INSTRUCTION –
Reproduce the listing verbatim.

- - -

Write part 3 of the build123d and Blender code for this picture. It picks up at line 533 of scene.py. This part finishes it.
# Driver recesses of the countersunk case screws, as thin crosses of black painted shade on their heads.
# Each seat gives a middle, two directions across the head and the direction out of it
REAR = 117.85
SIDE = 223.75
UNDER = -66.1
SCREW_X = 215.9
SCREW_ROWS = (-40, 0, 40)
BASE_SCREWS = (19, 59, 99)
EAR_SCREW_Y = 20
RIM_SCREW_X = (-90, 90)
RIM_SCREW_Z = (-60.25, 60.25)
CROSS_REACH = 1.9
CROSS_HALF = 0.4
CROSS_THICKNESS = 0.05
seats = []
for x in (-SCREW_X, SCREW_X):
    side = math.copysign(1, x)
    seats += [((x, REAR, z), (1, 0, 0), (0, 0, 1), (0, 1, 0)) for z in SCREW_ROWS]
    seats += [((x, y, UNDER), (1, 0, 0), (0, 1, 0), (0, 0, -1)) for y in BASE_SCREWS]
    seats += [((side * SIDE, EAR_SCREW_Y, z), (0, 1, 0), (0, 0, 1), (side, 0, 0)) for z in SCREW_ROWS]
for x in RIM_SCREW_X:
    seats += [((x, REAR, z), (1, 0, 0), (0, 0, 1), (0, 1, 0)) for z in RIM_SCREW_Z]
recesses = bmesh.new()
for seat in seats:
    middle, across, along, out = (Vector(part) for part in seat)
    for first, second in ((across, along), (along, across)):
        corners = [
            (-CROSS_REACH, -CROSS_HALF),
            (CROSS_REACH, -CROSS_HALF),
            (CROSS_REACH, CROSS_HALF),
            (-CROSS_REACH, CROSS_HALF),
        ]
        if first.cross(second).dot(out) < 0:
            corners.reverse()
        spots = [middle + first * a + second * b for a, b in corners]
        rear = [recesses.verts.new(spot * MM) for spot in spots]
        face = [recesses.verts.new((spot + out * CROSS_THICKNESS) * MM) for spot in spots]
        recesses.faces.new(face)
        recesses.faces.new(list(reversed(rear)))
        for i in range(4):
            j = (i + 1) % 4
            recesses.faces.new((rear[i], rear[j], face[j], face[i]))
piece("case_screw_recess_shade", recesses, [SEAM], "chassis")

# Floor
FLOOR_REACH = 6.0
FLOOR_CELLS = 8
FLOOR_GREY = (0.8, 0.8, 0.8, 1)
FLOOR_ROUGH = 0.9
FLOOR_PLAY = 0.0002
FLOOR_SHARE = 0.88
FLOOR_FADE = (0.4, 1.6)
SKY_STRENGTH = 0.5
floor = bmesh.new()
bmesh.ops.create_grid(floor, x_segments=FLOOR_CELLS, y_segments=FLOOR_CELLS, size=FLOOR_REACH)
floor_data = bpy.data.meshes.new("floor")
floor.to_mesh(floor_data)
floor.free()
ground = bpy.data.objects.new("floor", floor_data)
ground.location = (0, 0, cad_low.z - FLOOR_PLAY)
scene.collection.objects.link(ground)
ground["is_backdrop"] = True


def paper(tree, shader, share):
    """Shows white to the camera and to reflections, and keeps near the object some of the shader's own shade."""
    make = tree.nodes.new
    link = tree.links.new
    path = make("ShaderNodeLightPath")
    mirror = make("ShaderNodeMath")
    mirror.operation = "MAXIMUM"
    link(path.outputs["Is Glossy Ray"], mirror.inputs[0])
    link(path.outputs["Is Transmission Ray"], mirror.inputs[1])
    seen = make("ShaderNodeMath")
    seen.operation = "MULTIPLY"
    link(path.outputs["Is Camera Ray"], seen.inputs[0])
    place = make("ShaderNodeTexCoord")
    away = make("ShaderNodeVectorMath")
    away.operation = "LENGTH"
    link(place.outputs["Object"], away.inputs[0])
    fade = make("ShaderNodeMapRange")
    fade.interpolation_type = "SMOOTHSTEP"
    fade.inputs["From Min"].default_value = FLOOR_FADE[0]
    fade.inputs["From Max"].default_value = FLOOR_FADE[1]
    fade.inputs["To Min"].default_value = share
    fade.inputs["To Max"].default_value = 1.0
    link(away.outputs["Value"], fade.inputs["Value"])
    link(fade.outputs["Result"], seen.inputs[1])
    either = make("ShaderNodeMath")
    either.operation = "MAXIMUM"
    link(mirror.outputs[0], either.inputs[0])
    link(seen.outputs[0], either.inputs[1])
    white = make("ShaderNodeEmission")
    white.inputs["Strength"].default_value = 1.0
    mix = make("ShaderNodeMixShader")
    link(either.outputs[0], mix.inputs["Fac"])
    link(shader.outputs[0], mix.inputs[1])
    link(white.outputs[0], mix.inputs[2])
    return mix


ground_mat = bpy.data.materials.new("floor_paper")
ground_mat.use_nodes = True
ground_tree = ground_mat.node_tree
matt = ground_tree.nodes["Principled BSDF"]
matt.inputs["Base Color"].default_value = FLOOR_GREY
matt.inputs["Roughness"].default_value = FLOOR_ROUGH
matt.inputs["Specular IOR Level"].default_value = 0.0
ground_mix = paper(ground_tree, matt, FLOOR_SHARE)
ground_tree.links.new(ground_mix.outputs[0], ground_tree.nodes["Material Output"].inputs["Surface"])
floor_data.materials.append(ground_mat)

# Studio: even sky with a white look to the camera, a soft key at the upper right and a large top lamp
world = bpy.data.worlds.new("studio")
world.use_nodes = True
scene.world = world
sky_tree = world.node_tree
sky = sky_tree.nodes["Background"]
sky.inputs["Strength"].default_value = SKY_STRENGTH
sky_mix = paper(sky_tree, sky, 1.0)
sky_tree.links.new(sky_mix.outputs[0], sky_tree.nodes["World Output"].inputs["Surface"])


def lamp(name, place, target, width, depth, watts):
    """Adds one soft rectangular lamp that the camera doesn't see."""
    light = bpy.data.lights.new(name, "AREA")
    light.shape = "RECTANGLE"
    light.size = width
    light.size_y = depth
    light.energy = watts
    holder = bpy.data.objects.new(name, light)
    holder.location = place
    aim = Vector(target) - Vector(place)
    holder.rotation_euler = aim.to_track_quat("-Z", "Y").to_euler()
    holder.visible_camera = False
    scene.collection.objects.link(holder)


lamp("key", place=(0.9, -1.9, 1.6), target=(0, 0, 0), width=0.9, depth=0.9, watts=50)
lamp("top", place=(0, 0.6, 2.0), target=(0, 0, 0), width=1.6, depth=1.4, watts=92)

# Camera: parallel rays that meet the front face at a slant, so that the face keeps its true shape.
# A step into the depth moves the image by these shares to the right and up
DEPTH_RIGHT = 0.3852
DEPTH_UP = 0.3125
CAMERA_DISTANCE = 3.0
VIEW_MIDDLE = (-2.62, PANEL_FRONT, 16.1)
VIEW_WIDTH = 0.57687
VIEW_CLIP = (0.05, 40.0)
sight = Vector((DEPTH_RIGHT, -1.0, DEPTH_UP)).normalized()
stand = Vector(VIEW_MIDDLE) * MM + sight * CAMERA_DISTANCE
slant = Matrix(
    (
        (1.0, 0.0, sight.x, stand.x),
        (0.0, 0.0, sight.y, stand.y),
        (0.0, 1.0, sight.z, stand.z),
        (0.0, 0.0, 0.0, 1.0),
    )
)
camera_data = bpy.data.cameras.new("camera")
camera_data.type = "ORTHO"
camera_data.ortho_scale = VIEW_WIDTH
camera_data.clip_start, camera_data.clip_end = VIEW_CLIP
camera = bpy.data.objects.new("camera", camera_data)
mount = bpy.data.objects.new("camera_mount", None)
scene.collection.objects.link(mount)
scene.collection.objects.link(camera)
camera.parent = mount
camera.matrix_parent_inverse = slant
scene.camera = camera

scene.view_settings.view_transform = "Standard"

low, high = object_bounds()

- - -

SOLUTION –
Write part 3 of the build123d and Blender code for this picture. It picks up at line 533 of scene.py. This part finishes it.
# Driver recesses of the countersunk case screws, as thin crosses of black painted shade on their heads.
# Each seat gives a middle, two directions across the head and the direction out of it
REAR = 117.85
SIDE = 223.75
UNDER = -66.1
SCREW_X = 215.9
SCREW_ROWS = (-40, 0, 40)
BASE_SCREWS = (19, 59, 99)
EAR_SCREW_Y = 20
RIM_SCREW_X = (-90, 90)
RIM_SCREW_Z = (-60.25, 60.25)
CROSS_REACH = 1.9
CROSS_HALF = 0.4
CROSS_THICKNESS = 0.05
seats = []
for x in (-SCREW_X, SCREW_X):
    side = math.copysign(1, x)
    seats += [((x, REAR, z), (1, 0, 0), (0, 0, 1), (0, 1, 0)) for z in SCREW_ROWS]
    seats += [((x, y, UNDER), (1, 0, 0), (0, 1, 0), (0, 0, -1)) for y in BASE_SCREWS]
    seats += [((side * SIDE, EAR_SCREW_Y, z), (0, 1, 0), (0, 0, 1), (side, 0, 0)) for z in SCREW_ROWS]
for x in RIM_SCREW_X:
    seats += [((x, REAR, z), (1, 0, 0), (0, 0, 1), (0, 1, 0)) for z in RIM_SCREW_Z]
recesses = bmesh.new()
for seat in seats:
    middle, across, along, out = (Vector(part) for part in seat)
    for first, second in ((across, along), (along, across)):
        corners = [
            (-CROSS_REACH, -CROSS_HALF),
            (CROSS_REACH, -CROSS_HALF),
            (CROSS_REACH, CROSS_HALF),
            (-CROSS_REACH, CROSS_HALF),
        ]
        if first.cross(second).dot(out) < 0:
            corners.reverse()
        spots = [middle + first * a + second * b for a, b in corners]
        rear = [recesses.verts.new(spot * MM) for spot in spots]
        face = [recesses.verts.new((spot + out * CROSS_THICKNESS) * MM) for spot in spots]
        recesses.faces.new(face)
        recesses.faces.new(list(reversed(rear)))
        for i in range(4):
            j = (i + 1) % 4
            recesses.faces.new((rear[i], rear[j], face[j], face[i]))
piece("case_screw_recess_shade", recesses, [SEAM], "chassis")

# Floor
FLOOR_REACH = 6.0
FLOOR_CELLS = 8
FLOOR_GREY = (0.8, 0.8, 0.8, 1)
FLOOR_ROUGH = 0.9
FLOOR_PLAY = 0.0002
FLOOR_SHARE = 0.88
FLOOR_FADE = (0.4, 1.6)
SKY_STRENGTH = 0.5
floor = bmesh.new()
bmesh.ops.create_grid(floor, x_segments=FLOOR_CELLS, y_segments=FLOOR_CELLS, size=FLOOR_REACH)
floor_data = bpy.data.meshes.new("floor")
floor.to_mesh(floor_data)
floor.free()
ground = bpy.data.objects.new("floor", floor_data)
ground.location = (0, 0, cad_low.z - FLOOR_PLAY)
scene.collection.objects.link(ground)
ground["is_backdrop"] = True


def paper(tree, shader, share):
    """Shows white to the camera and to reflections, and keeps near the object some of the shader's own shade."""
    make = tree.nodes.new
    link = tree.links.new
    path = make("ShaderNodeLightPath")
    mirror = make("ShaderNodeMath")
    mirror.operation = "MAXIMUM"
    link(path.outputs["Is Glossy Ray"], mirror.inputs[0])
    link(path.outputs["Is Transmission Ray"], mirror.inputs[1])
    seen = make("ShaderNodeMath")
    seen.operation = "MULTIPLY"
    link(path.outputs["Is Camera Ray"], seen.inputs[0])
    place = make("ShaderNodeTexCoord")
    away = make("ShaderNodeVectorMath")
    away.operation = "LENGTH"
    link(place.outputs["Object"], away.inputs[0])
    fade = make("ShaderNodeMapRange")
    fade.interpolation_type = "SMOOTHSTEP"
    fade.inputs["From Min"].default_value = FLOOR_FADE[0]
    fade.inputs["From Max"].default_value = FLOOR_FADE[1]
    fade.inputs["To Min"].default_value = share
    fade.inputs["To Max"].default_value = 1.0
    link(away.outputs["Value"], fade.inputs["Value"])
    link(fade.outputs["Result"], seen.inputs[1])
    either = make("ShaderNodeMath")
    either.operation = "MAXIMUM"
    link(mirror.outputs[0], either.inputs[0])
    link(seen.outputs[0], either.inputs[1])
    white = make("ShaderNodeEmission")
    white.inputs["Strength"].default_value = 1.0
    mix = make("ShaderNodeMixShader")
    link(either.outputs[0], mix.inputs["Fac"])
    link(shader.outputs[0], mix.inputs[1])
    link(white.outputs[0], mix.inputs[2])
    return mix


ground_mat = bpy.data.materials.new("floor_paper")
ground_mat.use_nodes = True
ground_tree = ground_mat.node_tree
matt = ground_tree.nodes["Principled BSDF"]
matt.inputs["Base Color"].default_value = FLOOR_GREY
matt.inputs["Roughness"].default_value = FLOOR_ROUGH
matt.inputs["Specular IOR Level"].default_value = 0.0
ground_mix = paper(ground_tree, matt, FLOOR_SHARE)
ground_tree.links.new(ground_mix.outputs[0], ground_tree.nodes["Material Output"].inputs["Surface"])
floor_data.materials.append(ground_mat)

# Studio: even sky with a white look to the camera, a soft key at the upper right and a large top lamp
world = bpy.data.worlds.new("studio")
world.use_nodes = True
scene.world = world
sky_tree = world.node_tree
sky = sky_tree.nodes["Background"]
sky.inputs["Strength"].default_value = SKY_STRENGTH
sky_mix = paper(sky_tree, sky, 1.0)
sky_tree.links.new(sky_mix.outputs[0], sky_tree.nodes["World Output"].inputs["Surface"])


def lamp(name, place, target, width, depth, watts):
    """Adds one soft rectangular lamp that the camera doesn't see."""
    light = bpy.data.lights.new(name, "AREA")
    light.shape = "RECTANGLE"
    light.size = width
    light.size_y = depth
    light.energy = watts
    holder = bpy.data.objects.new(name, light)
    holder.location = place
    aim = Vector(target) - Vector(place)
    holder.rotation_euler = aim.to_track_quat("-Z", "Y").to_euler()
    holder.visible_camera = False
    scene.collection.objects.link(holder)


lamp("key", place=(0.9, -1.9, 1.6), target=(0, 0, 0), width=0.9, depth=0.9, watts=50)
lamp("top", place=(0, 0.6, 2.0), target=(0, 0, 0), width=1.6, depth=1.4, watts=92)

# Camera: parallel rays that meet the front face at a slant, so that the face keeps its true shape.
# A step into the depth moves the image by these shares to the right and up
DEPTH_RIGHT = 0.3852
DEPTH_UP = 0.3125
CAMERA_DISTANCE = 3.0
VIEW_MIDDLE = (-2.62, PANEL_FRONT, 16.1)
VIEW_WIDTH = 0.57687
VIEW_CLIP = (0.05, 40.0)
sight = Vector((DEPTH_RIGHT, -1.0, DEPTH_UP)).normalized()
stand = Vector(VIEW_MIDDLE) * MM + sight * CAMERA_DISTANCE
slant = Matrix(
    (
        (1.0, 0.0, sight.x, stand.x),
        (0.0, 0.0, sight.y, stand.y),
        (0.0, 1.0, sight.z, stand.z),
        (0.0, 0.0, 0.0, 1.0),
    )
)
camera_data = bpy.data.cameras.new("camera")
camera_data.type = "ORTHO"
camera_data.ortho_scale = VIEW_WIDTH
camera_data.clip_start, camera_data.clip_end = VIEW_CLIP
camera = bpy.data.objects.new("camera", camera_data)
mount = bpy.data.objects.new("camera_mount", None)
scene.collection.objects.link(mount)
scene.collection.objects.link(camera)
camera.parent = mount
camera.matrix_parent_inverse = slant
scene.camera = camera

scene.view_settings.view_transform = "Standard"

low, high = object_bounds()